The Right Task, plus The Right People, plus the Right Setting, equals Unprecedented Actions.
But notice also what is NOT put on you: the results of your actions. That is because we cannot control the results. Ultimately, only God can bring forth the results, but this does not discourage us by any means. It actually frees us and allows us to focus, focus, focus on the one thing that we CAN control: our evangelistic efforts, our apostolic actions. It is like planting seeds for a later harvest; we can plant the seeds, water and fertilize, but only God can produce the harvest.
Brothers and sisters, we ALL are in the planting and watering side of growing and spreading God’s kingdom. But God is interested in seeing true growth take place, and God assures us that if we are faithful in our efforts, in our actions, in our sowing and casting seeds for growing the kingdom, God will produce that growth. God will honor that effort and those actions; God will provide us with growth.

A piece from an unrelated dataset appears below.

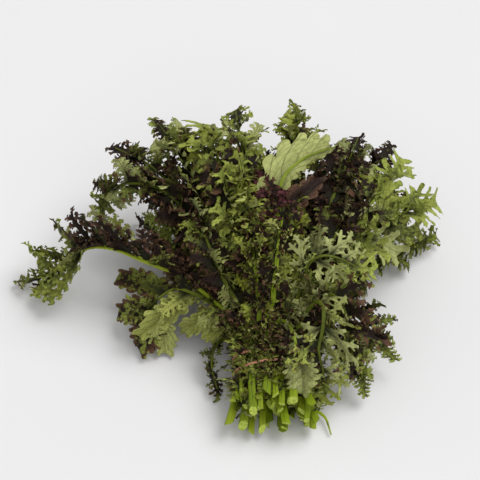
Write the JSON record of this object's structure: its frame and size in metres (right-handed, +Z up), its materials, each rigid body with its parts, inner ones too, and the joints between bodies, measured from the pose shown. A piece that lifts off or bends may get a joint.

And lives will be changed; people will be transformed; hope will reign in place of fear, courage will cancel out doubt, and joy will eliminate sorrow in the lives of those so touched, and in our own lives as well. For what does Joshua say but “Be strong and courageous, do not be frightened or dismayed, for the Lord your God is with you wherever you go.”
May God grant you all the grace and power to be faithful in your efforts and actions, in reaching out to your neighbor, and in bringing in a full harvest, from this day forward. Amen.